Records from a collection

▼

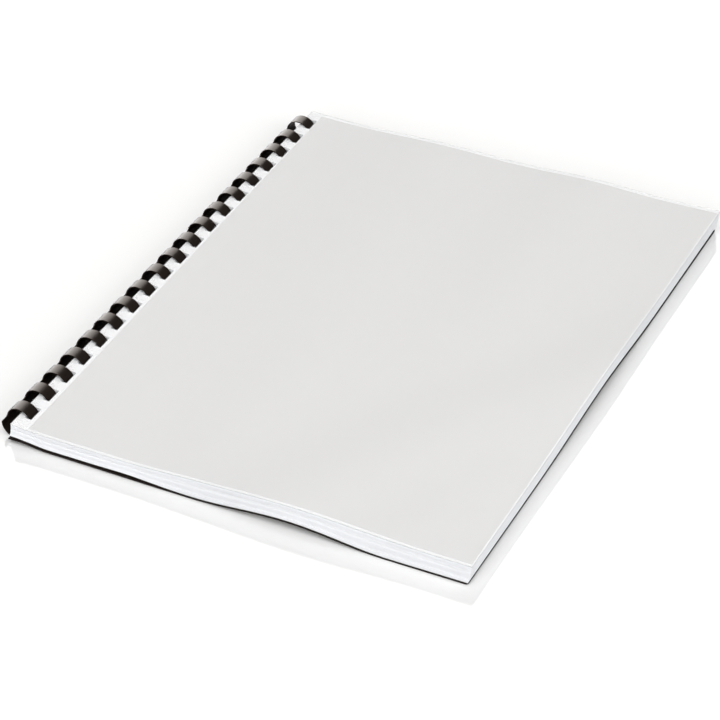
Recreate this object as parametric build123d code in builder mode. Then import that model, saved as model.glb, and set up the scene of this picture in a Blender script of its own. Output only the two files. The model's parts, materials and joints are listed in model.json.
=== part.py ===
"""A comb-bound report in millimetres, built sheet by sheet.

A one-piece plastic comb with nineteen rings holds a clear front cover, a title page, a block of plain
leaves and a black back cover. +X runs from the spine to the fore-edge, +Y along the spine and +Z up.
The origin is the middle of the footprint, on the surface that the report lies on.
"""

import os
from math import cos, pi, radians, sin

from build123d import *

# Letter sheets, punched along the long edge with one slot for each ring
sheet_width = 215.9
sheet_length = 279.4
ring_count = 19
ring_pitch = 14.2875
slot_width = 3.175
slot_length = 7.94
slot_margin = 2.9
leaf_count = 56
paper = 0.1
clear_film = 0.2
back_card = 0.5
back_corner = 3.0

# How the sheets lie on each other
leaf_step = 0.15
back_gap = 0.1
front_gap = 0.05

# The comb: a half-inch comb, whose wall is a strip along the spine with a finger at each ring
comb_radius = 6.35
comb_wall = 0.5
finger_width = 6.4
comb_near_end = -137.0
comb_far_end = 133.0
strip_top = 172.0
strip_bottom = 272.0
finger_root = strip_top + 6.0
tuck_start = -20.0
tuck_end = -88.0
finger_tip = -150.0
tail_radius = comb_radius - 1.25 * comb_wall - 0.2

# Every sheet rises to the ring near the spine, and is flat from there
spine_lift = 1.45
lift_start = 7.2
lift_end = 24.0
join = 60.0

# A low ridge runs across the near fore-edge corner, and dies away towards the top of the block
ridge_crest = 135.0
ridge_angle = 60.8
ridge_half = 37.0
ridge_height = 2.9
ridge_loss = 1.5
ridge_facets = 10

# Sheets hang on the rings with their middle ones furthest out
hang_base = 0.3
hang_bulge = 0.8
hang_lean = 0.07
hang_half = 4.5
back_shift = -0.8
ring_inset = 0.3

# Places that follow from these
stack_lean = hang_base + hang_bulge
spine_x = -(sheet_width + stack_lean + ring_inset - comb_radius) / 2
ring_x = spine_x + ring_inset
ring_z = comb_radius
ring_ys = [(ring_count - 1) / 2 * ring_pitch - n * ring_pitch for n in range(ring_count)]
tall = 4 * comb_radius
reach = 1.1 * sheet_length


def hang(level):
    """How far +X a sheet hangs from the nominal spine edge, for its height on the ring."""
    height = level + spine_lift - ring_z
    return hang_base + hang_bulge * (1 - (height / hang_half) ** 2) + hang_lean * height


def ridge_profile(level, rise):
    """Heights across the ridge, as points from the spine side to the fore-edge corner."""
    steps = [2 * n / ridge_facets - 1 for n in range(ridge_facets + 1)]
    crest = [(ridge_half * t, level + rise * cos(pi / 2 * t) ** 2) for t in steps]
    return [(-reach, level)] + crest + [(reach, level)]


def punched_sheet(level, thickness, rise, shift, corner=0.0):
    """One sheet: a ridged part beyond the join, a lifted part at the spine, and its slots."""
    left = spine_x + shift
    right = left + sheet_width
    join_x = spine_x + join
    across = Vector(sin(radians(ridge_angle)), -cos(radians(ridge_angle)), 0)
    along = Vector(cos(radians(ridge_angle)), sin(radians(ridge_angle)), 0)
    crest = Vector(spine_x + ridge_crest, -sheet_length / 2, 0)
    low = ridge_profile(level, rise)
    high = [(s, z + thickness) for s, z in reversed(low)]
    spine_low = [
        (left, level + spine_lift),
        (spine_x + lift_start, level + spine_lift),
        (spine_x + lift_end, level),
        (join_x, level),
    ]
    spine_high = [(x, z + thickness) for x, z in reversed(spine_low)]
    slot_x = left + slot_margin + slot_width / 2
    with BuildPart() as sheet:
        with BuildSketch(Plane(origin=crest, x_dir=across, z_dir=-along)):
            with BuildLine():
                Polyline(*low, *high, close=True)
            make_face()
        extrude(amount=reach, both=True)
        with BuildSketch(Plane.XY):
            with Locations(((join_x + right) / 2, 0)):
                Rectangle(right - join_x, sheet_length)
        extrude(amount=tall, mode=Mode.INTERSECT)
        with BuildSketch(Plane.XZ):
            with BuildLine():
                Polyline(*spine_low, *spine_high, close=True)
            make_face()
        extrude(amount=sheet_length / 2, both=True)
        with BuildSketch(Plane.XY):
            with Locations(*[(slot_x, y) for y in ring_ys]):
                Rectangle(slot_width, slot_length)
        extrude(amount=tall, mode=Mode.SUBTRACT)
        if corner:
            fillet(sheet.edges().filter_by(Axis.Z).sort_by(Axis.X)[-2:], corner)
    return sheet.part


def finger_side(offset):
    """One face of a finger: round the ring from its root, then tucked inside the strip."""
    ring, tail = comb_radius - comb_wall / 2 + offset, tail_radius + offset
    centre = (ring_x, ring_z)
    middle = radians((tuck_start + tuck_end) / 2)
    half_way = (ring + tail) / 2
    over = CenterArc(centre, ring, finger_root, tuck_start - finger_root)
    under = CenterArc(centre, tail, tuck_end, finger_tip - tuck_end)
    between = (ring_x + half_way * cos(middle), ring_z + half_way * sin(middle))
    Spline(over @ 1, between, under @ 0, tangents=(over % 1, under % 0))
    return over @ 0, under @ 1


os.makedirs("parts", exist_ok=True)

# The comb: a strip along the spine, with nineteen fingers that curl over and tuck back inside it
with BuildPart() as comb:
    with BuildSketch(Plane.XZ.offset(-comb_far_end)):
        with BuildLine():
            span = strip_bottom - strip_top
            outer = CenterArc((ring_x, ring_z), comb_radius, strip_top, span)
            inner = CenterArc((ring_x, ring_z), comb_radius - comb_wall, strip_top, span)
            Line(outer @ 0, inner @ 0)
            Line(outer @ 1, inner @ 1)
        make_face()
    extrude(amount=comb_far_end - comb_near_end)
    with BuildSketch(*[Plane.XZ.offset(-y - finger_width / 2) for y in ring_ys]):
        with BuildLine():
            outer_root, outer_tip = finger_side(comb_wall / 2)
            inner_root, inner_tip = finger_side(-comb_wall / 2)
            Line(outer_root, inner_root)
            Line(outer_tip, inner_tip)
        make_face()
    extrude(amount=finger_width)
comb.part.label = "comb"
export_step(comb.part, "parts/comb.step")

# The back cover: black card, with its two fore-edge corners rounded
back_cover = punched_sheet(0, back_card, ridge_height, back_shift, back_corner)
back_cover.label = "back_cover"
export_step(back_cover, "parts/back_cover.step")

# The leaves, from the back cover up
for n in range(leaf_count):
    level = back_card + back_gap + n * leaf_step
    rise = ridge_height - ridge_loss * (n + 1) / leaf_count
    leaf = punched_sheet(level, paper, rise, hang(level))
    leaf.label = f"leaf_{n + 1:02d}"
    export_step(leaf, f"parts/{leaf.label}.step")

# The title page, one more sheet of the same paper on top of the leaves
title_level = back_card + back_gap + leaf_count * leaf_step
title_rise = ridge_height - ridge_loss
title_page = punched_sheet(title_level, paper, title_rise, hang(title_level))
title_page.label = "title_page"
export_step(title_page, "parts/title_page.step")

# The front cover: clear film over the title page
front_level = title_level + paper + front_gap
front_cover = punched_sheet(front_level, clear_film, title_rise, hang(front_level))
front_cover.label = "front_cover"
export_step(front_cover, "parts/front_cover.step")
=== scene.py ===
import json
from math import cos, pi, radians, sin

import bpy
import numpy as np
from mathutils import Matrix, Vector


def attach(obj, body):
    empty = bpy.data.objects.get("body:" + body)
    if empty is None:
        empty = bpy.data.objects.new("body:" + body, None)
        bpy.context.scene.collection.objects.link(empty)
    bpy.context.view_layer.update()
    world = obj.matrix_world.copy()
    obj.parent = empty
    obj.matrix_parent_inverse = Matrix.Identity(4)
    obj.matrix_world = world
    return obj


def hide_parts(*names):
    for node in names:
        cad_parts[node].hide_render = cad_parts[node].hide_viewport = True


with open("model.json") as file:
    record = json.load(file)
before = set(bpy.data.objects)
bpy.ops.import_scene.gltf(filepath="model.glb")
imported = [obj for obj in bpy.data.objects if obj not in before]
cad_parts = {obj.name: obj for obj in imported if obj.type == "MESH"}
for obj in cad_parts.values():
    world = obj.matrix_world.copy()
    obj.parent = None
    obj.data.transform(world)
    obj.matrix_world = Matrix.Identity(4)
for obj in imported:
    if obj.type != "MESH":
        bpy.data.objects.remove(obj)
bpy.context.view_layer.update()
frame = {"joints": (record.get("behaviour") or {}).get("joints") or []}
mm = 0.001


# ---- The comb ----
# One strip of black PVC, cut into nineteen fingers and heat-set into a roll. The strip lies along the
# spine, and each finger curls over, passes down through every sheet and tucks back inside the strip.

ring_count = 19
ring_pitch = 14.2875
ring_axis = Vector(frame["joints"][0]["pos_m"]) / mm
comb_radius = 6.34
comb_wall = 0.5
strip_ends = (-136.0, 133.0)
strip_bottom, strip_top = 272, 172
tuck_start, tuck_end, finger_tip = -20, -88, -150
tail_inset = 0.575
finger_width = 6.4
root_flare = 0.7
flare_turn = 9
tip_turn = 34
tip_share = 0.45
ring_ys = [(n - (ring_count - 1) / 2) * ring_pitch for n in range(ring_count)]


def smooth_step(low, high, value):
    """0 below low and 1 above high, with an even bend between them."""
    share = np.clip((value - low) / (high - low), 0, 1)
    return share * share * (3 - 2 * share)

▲
▼

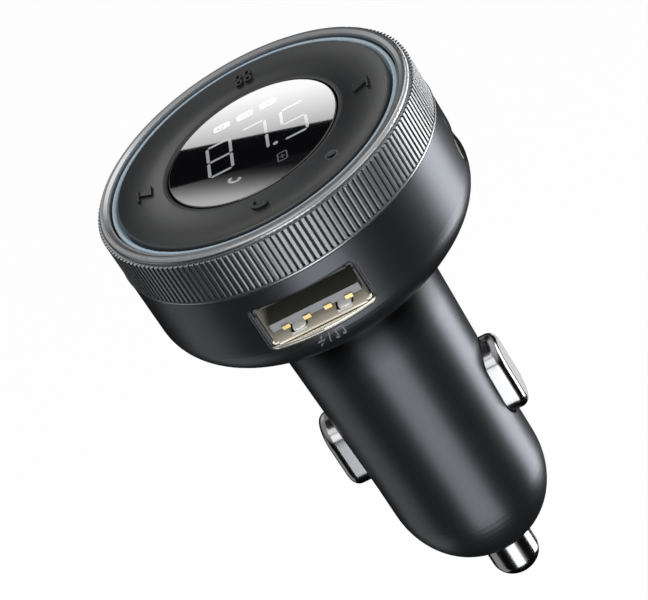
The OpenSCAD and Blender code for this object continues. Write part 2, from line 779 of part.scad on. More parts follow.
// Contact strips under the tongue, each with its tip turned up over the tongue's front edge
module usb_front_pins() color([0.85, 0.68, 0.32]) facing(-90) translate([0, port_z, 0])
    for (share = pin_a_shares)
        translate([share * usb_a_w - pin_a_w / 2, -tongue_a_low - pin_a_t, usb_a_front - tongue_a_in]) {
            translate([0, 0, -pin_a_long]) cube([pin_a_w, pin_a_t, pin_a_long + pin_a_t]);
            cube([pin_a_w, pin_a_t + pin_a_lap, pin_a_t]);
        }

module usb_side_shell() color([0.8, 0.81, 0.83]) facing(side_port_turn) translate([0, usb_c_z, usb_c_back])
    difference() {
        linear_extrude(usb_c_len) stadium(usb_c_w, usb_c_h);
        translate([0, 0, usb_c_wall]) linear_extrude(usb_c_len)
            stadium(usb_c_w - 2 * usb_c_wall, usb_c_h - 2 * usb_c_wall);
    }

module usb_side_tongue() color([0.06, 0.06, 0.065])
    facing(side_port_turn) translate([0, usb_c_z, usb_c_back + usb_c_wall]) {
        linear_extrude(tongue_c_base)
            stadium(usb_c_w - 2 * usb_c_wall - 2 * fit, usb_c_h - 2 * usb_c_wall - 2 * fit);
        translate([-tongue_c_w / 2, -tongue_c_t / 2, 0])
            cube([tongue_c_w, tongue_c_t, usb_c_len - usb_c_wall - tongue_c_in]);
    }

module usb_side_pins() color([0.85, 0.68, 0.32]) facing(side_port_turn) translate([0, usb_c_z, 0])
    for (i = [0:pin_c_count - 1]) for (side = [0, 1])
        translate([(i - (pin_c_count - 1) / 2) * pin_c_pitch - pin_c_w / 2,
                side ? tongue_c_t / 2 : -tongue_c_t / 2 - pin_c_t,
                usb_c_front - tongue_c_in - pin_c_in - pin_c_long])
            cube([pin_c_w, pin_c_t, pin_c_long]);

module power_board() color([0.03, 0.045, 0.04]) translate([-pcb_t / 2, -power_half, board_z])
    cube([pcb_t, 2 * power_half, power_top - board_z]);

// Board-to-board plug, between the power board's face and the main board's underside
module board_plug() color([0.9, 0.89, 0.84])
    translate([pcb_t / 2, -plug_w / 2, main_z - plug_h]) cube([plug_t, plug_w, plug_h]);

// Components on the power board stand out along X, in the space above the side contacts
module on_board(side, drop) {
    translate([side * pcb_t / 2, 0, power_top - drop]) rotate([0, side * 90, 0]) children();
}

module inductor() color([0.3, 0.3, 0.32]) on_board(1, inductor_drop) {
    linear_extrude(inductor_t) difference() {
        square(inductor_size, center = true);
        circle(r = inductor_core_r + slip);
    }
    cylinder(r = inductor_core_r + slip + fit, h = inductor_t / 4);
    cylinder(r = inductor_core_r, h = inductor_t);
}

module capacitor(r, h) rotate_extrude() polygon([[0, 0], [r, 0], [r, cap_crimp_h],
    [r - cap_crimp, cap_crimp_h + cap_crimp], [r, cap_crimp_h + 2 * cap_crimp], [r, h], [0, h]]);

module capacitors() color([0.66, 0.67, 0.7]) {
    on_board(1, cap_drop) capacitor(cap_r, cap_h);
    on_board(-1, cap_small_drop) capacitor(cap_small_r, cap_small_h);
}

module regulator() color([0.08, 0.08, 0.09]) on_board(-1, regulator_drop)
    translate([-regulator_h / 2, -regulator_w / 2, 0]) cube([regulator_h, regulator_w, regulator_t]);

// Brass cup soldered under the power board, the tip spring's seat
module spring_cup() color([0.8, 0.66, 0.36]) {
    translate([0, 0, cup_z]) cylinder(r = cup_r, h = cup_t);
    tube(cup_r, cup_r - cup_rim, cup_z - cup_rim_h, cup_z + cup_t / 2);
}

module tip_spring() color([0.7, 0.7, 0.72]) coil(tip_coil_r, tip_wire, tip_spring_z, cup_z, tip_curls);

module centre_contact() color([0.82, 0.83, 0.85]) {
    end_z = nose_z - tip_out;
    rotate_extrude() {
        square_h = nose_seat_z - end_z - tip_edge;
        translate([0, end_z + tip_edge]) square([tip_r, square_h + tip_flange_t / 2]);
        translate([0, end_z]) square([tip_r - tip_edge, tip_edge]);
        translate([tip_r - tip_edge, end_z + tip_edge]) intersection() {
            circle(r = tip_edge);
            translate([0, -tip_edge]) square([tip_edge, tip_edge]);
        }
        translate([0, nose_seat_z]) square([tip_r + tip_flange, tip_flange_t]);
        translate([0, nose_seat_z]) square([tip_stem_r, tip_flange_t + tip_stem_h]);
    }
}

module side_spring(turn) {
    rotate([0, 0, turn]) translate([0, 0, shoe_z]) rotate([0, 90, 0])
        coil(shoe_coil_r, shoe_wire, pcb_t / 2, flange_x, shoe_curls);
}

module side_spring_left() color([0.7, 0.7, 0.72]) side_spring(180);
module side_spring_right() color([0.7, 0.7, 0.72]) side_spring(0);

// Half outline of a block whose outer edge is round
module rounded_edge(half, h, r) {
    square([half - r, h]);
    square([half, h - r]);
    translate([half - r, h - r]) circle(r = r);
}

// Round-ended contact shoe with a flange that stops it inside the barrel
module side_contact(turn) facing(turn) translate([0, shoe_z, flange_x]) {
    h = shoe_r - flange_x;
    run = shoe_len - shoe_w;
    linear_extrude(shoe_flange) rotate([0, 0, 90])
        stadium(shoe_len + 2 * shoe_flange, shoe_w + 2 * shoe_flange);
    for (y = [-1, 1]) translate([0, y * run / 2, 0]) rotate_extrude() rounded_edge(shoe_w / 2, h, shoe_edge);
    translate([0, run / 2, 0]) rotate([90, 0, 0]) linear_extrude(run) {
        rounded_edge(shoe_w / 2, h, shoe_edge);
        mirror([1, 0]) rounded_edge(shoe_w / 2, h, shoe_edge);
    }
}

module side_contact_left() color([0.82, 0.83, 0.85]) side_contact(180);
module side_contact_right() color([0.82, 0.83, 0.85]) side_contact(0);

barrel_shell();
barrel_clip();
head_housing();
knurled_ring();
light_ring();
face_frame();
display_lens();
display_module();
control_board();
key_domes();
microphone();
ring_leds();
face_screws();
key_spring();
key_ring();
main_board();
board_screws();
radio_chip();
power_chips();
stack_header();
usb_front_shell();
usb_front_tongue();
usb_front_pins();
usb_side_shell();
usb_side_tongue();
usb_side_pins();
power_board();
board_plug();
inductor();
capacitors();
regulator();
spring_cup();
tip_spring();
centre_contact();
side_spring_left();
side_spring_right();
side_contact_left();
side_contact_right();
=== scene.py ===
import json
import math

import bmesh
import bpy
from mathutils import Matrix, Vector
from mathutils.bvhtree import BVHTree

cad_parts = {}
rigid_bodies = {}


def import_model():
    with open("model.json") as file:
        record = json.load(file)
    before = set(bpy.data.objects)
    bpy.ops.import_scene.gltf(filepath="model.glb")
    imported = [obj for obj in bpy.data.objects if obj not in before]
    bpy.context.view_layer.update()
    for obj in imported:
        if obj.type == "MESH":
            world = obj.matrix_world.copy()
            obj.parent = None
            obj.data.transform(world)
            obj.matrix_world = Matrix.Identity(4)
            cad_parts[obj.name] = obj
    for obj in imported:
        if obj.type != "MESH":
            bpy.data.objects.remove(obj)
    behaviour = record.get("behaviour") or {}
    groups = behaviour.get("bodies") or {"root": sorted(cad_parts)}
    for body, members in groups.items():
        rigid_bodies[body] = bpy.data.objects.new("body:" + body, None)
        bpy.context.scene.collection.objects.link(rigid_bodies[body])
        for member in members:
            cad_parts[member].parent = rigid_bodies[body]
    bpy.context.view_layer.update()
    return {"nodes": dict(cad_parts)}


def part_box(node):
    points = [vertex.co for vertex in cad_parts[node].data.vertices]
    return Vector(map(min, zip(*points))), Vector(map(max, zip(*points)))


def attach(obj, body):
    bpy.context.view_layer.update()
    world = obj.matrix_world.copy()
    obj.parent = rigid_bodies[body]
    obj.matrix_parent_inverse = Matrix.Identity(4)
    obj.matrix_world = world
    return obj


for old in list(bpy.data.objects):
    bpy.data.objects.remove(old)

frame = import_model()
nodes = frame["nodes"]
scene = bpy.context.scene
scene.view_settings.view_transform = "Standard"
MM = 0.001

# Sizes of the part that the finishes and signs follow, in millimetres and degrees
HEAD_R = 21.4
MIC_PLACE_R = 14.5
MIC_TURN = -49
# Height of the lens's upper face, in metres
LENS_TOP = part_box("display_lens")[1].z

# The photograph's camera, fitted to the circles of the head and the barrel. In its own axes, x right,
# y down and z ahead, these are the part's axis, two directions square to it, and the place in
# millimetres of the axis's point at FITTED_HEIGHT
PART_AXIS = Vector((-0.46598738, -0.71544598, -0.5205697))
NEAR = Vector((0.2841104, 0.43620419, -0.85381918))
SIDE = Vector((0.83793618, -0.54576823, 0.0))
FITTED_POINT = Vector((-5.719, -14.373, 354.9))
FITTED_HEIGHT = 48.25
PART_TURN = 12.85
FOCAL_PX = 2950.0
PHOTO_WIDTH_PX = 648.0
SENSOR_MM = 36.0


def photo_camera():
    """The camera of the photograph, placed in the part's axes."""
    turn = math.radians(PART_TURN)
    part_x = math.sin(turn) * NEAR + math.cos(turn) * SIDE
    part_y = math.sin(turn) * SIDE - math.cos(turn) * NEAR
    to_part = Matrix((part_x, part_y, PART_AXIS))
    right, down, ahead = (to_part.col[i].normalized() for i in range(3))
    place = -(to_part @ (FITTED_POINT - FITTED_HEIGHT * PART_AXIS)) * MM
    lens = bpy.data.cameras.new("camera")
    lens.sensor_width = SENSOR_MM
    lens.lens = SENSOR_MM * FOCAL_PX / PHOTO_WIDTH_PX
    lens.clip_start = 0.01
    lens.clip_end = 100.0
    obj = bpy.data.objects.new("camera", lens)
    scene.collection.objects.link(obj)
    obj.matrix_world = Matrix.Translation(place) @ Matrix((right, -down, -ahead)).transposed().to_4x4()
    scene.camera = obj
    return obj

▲

# WHAT TO DO:
Each line in the data that holds the string "imported" should be found and copied.

# EXERCISE ANSWER:
imported = [obj for obj in bpy.data.objects if obj not in before]
cad_parts = {obj.name: obj for obj in imported if obj.type == "MESH"}
for obj in imported:
    imported = [obj for obj in bpy.data.objects if obj not in before]
    for obj in imported:
    for obj in imported:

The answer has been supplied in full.